QUESTION : En ce cinquantième anniversaire de l'indépendance du Maroc, l'harmonie des relations entre Rabat et Paris apparaît comme un exemple rare dans l'Histoire de la décolonisation. Comment expliquez-vous cette coopération exemplaire entre l'ex-colonisé et l'ex-colonisateur ?
Dominique de VILLEPIN : Nous avons avec le Maroc un partenariat exemplaire, caractérisé par des relations exceptionnelles, denses et confiantes. Celui-ci est bien évidemment le fruit d'une longue histoire, qui a pu connaître des moments délicats, mais n'a laissé aucune amertume. Cet héritage historique commun est pour nos deux pays une force.

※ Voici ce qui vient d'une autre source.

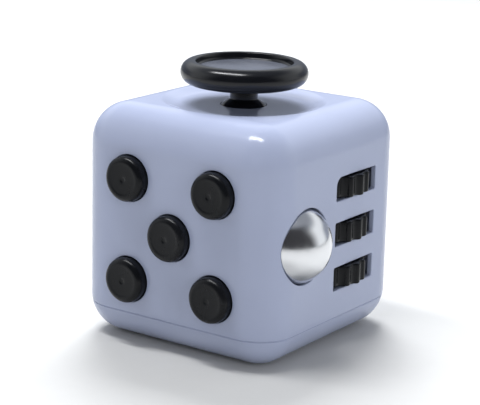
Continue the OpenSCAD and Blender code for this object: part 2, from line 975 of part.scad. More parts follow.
// All screws inside the case, with their shanks in the bosses
module assembly_screws()
    color(steel) {
        at_carrier_screws()
            assembly_screw();
        at_bracket_screws()
            assembly_screw();
        at_ball_screws()
            assembly_screw();
        at_rocker_screws()
            assembly_screw();
        at_joystick_screws()
            assembly_screw();
    }

main_shell();
bottom_cover();
button(0);  // button_upper_left
button(1);  // button_upper_right
button(2);  // button_centre
button(3);  // button_lower_left
button(4);  // button_lower_right
snap_dome(0);  // snap_dome_upper_left
snap_dome(2);  // snap_dome_centre
snap_dome(4);  // snap_dome_lower_right
silicone_pad(1);  // silicone_pad_upper_right
silicone_pad(3);  // silicone_pad_lower_left
button_carrier();
wheel(0);  // wheel_upper
wheel(1);  // wheel_middle
wheel(2);  // wheel_lower
wheel_axle();
wheel_bracket();
steel_ball();
ball_seat();
ball_spring();
ball_retainer();
joystick_cap();
joystick_stem();
joystick_pin();
gimbal_ring();
joystick_base();
joystick_spring();
rocker();
rocker_pin();
rocker_plunger();
rocker_spring();
rocker_bracket();
dial();
dial_washer();
dial_screw();
dial_click_ball();
dial_click_spring();
assembly_screws();
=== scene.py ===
"""Fidget cube: detailed pieces, finishes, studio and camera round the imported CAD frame."""

import itertools
import math

import bmesh
import bpy
from mathutils import Matrix, Vector


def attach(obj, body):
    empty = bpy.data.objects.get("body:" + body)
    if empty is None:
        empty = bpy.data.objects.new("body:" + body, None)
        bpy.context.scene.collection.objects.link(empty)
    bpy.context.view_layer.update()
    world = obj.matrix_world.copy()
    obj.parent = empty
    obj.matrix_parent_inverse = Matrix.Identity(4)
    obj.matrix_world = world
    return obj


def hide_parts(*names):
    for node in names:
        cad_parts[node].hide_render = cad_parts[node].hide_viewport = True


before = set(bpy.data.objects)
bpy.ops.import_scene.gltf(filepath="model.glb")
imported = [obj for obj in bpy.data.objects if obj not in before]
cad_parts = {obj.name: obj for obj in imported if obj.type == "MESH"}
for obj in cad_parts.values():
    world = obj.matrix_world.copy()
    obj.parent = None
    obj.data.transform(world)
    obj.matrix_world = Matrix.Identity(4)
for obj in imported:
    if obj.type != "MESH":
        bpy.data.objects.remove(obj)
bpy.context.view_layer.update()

# ---------------------------------------------------------------- sizes, in millimetres
MM = 0.001
HALF = 16.5  # half the cube's edge
EDGE = 5.5  # radius of the rounded outer edges
FLAT = HALF - EDGE  # half the flat middle of a face
WALL = 1.8
INNER = HALF - WALL
SEAM = 4.5  # height of the joint line above the bottom face
LIP = 0.16  # rounding at the mouths of the openings
LIP_END = math.radians(76)
LIP_STEPS = 5
FLARE = 0.6  # how far a mouth's cutter widens above its lip
OVERLAP = 0.1  # how far solids that are joined run into each other
CLEAR = 2.0  # how far a cutter runs past the case
RIGHT, BACK, LEFT = 90, 180, 270
PITCH = 7.15  # distance of the corner buttons from the middle of their face, each way
BUTTONS = {
    "upper_left": (-PITCH, PITCH),
    "upper_right": (PITCH, PITCH),
    "centre": (0.0, 0.0),
    "lower_left": (-PITCH, -PITCH),
    "lower_right": (PITCH, -PITCH),
}
BUTTON_HOLE_R = 3.25
BALL = (-8.2, 0.0, -2.45)  # on the right face: sideways, up, out
BALL_R = 5.5
WHEELS = {"upper": 6.35, "middle": 0.0, "lower": -6.35}
WHEEL = (3.9, -4.55)  # axis on the right face: sideways, out


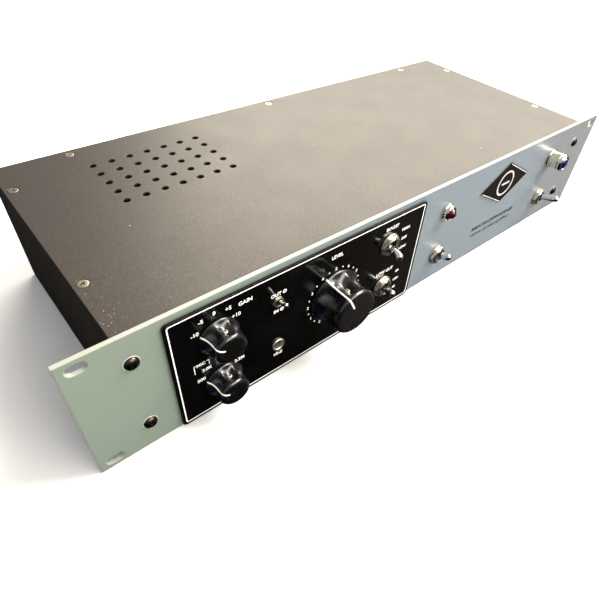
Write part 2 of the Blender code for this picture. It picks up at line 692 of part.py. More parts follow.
def mains_inlet(finish):
    """Snap-in inlet with three blades in a shrouded well."""
    half_x, half_z = 16.0 * MM, 14.0 * MM
    inner_face = CHASSIS_REAR + GAP
    inlet = panel_block("mains_inlet", (INLET_X - half_x, INLET_X + half_x),
                        (inner_face, CONNECTOR_FACE), (CONNECTOR_Z - half_z, CONNECTOR_Z + half_z),
                        finish)
    body_x, body_z = INLET_CUTOUT[0] / 2 - GAP, INLET_CUTOUT[1] / 2 - GAP
    body = panel_block("inlet_body", (INLET_X - body_x, INLET_X + body_x),
                       (CHASSIS_REAR - 22 * MM, inner_face + FLANGE_PLATE / 2),
                       (CONNECTOR_Z - body_z, CONNECTOR_Z + body_z))
    well_x, well_z = 11.8 * MM, 8.2 * MM
    floor = CONNECTOR_FACE - 15 * MM
    well = panel_block("inlet_well", (INLET_X - well_x, INLET_X + well_x),
                       (floor, CONNECTOR_FACE + THROUGH),
                       (CONNECTOR_Z - well_z, CONNECTOR_Z + well_z))
    combine(inlet, [body], "UNION")
    combine(inlet, [well])
    for i, (x, z) in enumerate(((-7.0 * MM, -1.4 * MM), (0.0, 1.4 * MM), (7.0 * MM, -1.4 * MM))):
        blade = panel_block(f"inlet_blade_{i}", (INLET_X + x - 1.0 * MM, INLET_X + x + 1.0 * MM),
                            (floor - 1 * MM, CONNECTOR_FACE - 2 * MM),
                            (CONNECTOR_Z + z - 2.0 * MM, CONNECTOR_Z + z + 2.0 * MM))
        combine(inlet, [blade], "UNION")


# ---------------------------------------------------------------- inside the chassis

FLOOR = SHEET + GAP
BOARD_X = (-150.0 * MM, 40.0 * MM)
BOARD_DEPTHS = (50.0 * MM, 165.0 * MM)
BOARD_TOP = 11.6 * MM
TUBE_R = 10.5 * MM
TUBE_DEPTH = 130.0 * MM
TUBE_X = (-135.0 * MM, -108.0 * MM)


def circuit_board(finish):
    """Board on four standoffs."""
    board = panel_block("circuit_board", BOARD_X, BOARD_DEPTHS, (BOARD_TOP - 1.6 * MM, BOARD_TOP),
                        finish)
    inset = 6.0 * MM
    posts = []
    for i, x in enumerate((BOARD_X[0] + inset, BOARD_X[1] - inset)):
        for j, depth in enumerate((BOARD_DEPTHS[0] + inset, BOARD_DEPTHS[1] - inset)):
            posts.append(rod(f"standoff_{i}_{j}", 3.0 * MM, at(x, depth, 0),
                             BOARD_TOP - 0.8 * MM, FLOOR, segments=8, turn=(0, 0, 0)))
    combine(board, posts, "UNION")


def tubes(glass):
    """Two valves standing in the board behind the vents."""
    foot = BOARD_TOP + GAP
    profile = [(0, foot + 52 * MM), (1.6 * MM, foot + 49 * MM), (6.0 * MM, foot + 46 * MM),
               (TUBE_R, foot + 41 * MM), (TUBE_R, foot), (0, foot)]
    for name, x in zip(("input_tube", "output_tube"), TUBE_X):
        turned(name, profile, at(x, TUBE_DEPTH, 0), glass, 16, (0, 0, 0))


def transformer(name, x, depth, size, coil, finish):
    """Laminated core with the coil standing out of its two sides."""
    half_x, half_y, high = size[0] / 2, size[1] / 2, size[2]
    core = panel_block(name, (x - half_x, x + half_x), (depth - half_y, depth + half_y),
                       (FLOOR, FLOOR + high), finish)
    inset = high * 0.16
    winding = panel_block(f"winding_{name}", (x - half_x * 0.66, x + half_x * 0.66),
                          (depth - half_y - coil, depth + half_y + coil),
                          (FLOOR + inset, FLOOR + high - inset))
    combine(core, [winding], "UNION")


def electronics(board_finish, glass, core_finish):
    circuit_board(board_finish)
    tubes(glass)
    transformer("power_transformer", -185.0 * MM, 95.0 * MM,
                (44 * MM, 34 * MM, 56 * MM), 9 * MM, core_finish)
    transformer("output_transformer", 80.0 * MM, 140.0 * MM,
                (48 * MM, 30 * MM, 42 * MM), 7 * MM, core_finish)
    transformer("input_transformer", 165.0 * MM, 110.0 * MM,
                (34 * MM, 24 * MM, 30 * MM), 5 * MM, core_finish)


def build():
    start()
    black_metal = material("black_painted_steel", (0.02, 0.02, 0.02), 0.45, 0.2)
    silver = material("satin_aluminium", (0.62, 0.66, 0.64), 0.4, 0.9)
    gloss = material("gloss_black_plate", (0.006, 0.006, 0.006), 0.08)
    bakelite = material("black_bakelite", (0.008, 0.008, 0.009), 0.12)
    chrome = material("chrome", (0.85, 0.85, 0.86), 0.08, 1.0)
    nickel = material("nickel", (0.7, 0.68, 0.64), 0.25, 1.0)
    black_steel = material("black_steel_screws", (0.015, 0.015, 0.015), 0.35, 0.5)
    silver_screw = material("zinc_screws", (0.65, 0.65, 0.66), 0.3, 1.0)
    red = material("red_lens", (0.25, 0.0, 0.01), 0.05)
    blue = material("blue_lens", (0.01, 0.0, 0.3), 0.05)
    plastic = material("black_plastic", (0.02, 0.02, 0.02), 0.5)
    board = material("board_green", (0.02, 0.12, 0.05), 0.4)
    glass = material("clear_glass", (0.8, 0.8, 0.8), 0.05)
    iron = material("lamination_iron", (0.12, 0.11, 0.1), 0.5, 0.6)

    front_panel(silver)
    control_plate(gloss)
    badge(gloss)
    chassis_tray(black_metal)
    top_lid(black_metal)
    rear_panel(black_metal)
    lid_screws(silver_screw)
    panel_screws(black_steel)
    rotary_controls(bakelite, nickel)
    large_toggles(plastic, chrome)
    polarity_toggle(plastic, chrome)
    instrument_jack(plastic, nickel)
    lamps(chrome, red, blue)
    rear_connectors(plastic, nickel)
    electronics(board, glass, iron)


build()
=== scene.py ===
"""Looks, light and camera for a two-unit microphone preamp.  Metres, +Z up, front towards -Y."""
import json
import math

import bmesh
import bpy
from mathutils import Matrix, Vector


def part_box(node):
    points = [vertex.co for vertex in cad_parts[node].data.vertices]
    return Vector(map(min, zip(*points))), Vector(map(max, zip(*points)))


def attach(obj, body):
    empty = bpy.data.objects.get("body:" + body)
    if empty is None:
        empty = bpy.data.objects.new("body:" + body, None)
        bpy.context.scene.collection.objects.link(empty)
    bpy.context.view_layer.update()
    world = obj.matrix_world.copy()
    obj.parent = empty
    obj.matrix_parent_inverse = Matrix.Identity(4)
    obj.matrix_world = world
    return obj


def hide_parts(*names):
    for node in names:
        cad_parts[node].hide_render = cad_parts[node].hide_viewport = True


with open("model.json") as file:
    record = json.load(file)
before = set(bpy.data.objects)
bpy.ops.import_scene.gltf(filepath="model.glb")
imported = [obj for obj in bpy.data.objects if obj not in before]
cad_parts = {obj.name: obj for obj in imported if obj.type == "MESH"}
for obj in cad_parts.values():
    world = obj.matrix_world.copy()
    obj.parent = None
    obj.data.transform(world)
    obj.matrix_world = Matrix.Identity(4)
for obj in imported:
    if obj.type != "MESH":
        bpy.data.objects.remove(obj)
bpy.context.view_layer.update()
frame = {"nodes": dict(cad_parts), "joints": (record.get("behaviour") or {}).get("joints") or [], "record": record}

MM = 0.001
CHASSIS = "chassis"
JOINTS = {joint["child"]: joint for joint in frame["joints"]}
PANEL_LOW, PANEL_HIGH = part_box("front_panel")
PLATE_LOW, PLATE_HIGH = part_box("control_plate")
LID_LOW, LID_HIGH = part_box("top_lid")
PANEL_FACE = PANEL_LOW.y
PLATE_FACE = PLATE_LOW.y
REAR_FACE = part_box("rear_panel")[1].y
PRINT = 0.04 * MM                   # thickness of printed legends

ROTARIES = ("gain", "impedance", "level")
LARGE_TOGGLES = ("boost", "low_cut", "phantom", "power")
POINTER_DEG = {"gain": 152.0, "impedance": 152.0, "level": 116.5}     # at rest, anticlockwise from right


def centre(node):
    low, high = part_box(node)
    return (low + high) / 2


def pivot(body):
    return Vector(JOINTS[body]["pos_m"])


# ---------------------------------------------------------------- placing pieces

def facing(x, y, z):
    """Placement whose own +Z comes out of the front and whose own +Y is up."""
    return Matrix.Translation((x, y, z)) @ Matrix.Rotation(math.radians(90), 4, "X")


def rearward(x, y, z):
    """Placement whose own +Z comes out of the rear and whose own +Y is up."""
    return (Matrix.Translation((x, y, z)) @ Matrix.Rotation(math.radians(180), 4, "Z")
            @ Matrix.Rotation(math.radians(90), 4, "X"))


def add(name, mesh, place, look, body=CHASSIS, stands_for=(), angle=30):
    """Adds a mesh as a piece that rides on a body, and hides the CAD nodes it stands for."""
    mesh.materials.clear()
    mesh.materials.append(look)
    mesh.shade_smooth()
    mesh.set_sharp_from_angle(angle=math.radians(angle))
    made = bpy.data.objects.new(name, mesh)
    bpy.context.scene.collection.objects.link(made)
    made.matrix_world = place
    normals = made.modifiers.new("normals", "WEIGHTED_NORMAL")
    normals.keep_sharp = True
    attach(made, body)
    if stands_for:
        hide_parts(*stands_for)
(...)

Une telle singularité résulte de la conjonction de plusieurs facteurs. Le protectorat, sous l'impulsion de Lyautey en particulier, a permis de préserver la culture du Maroc de même que sa religion. Les Marocains eux-mêmes rappellent souvent le respect du premier Résident Général pour la personne du Commandeur des Croyants. Le deuxième facteur, c'est le rôle des hommes : Mohammed V a joué un rôle exceptionnel et a contribué à cette sérénité des relations, par sa stature exceptionnelle, par sa tolérance et sa grandeur d'âme. Le roi Hassan II a lui aussi toujours été fortement attaché à ce dialogue étroit entre les deux pays.
Aujourd'hui, Sa Majesté le Roi Mohammed VI et le Président de la République Jacques Chirac jouent un rôle moteur dans l'approfondissement de nos relations. Enfin, le Maroc a toujours suscité dans notre pays des sentiments d'amitié ou d'admiration pour sa culture qui ne se sont jamais démentis.

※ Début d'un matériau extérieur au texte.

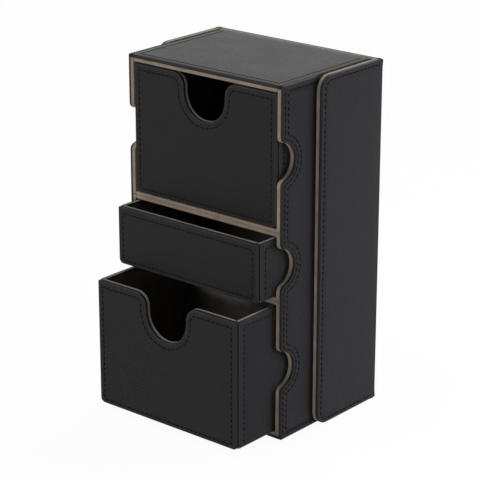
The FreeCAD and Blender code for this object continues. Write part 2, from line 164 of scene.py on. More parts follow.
def plain_weave(tree, along, across):
    """Height of a plain weave, and which set of yarns is on top: 1 for one set, -1 for the other."""
    along, across = (add(tree, "Math", [way, math.pi / YARN], operation="MULTIPLY")
                     for way in (along, across))
    first, second = (add(tree, "Math", [way], operation="SINE") for way in (along, across))
    crossing = add(tree, "Math", [first, second], operation="MULTIPLY")
    warp, weft = (add(tree, "Math", [add(tree, "Math", [yarn], operation="ABSOLUTE"), crossing],
                      operation=way) for yarn, way in ((first, "ADD"), (second, "SUBTRACT")))
    highest = add(tree, "Math", [warp, weft], operation="MAXIMUM")
    height = add(tree, "Math", [highest, 0.5], operation="MULTIPLY")
    # The product of two sines is the difference of two slanting waves. Making one of them weaker lets
    # the beads lean together into rows, as the embossing roller leaves them.
    slanting = []
    for way, share in (("SUBTRACT", 0.5 + LEAN / 2), ("ADD", 0.5 - LEAN / 2)):
        wave = add(tree, "Math", [add(tree, "Math", [along, across], operation=way)], operation="COSINE")
        slanting.append(add(tree, "Math", [wave, share], operation="MULTIPLY"))
    return height, add(tree, "Math", slanting, operation="SUBTRACT")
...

Un dialogue fondé sur des bases aussi solides ne pouvait que durer et prospérer. C'est notre devoir aujourd'hui de le faire fructifier encore.
La France est attachée à sa mémoire partagée avec le Maroc et elle se tourne avec sérénité vers ce passé, marque d'une aventure commune que nous poursuivons aujourd'hui. Je remercie Sa Majesté le Roi et les autorités marocaines de nous associer à ces célébrations.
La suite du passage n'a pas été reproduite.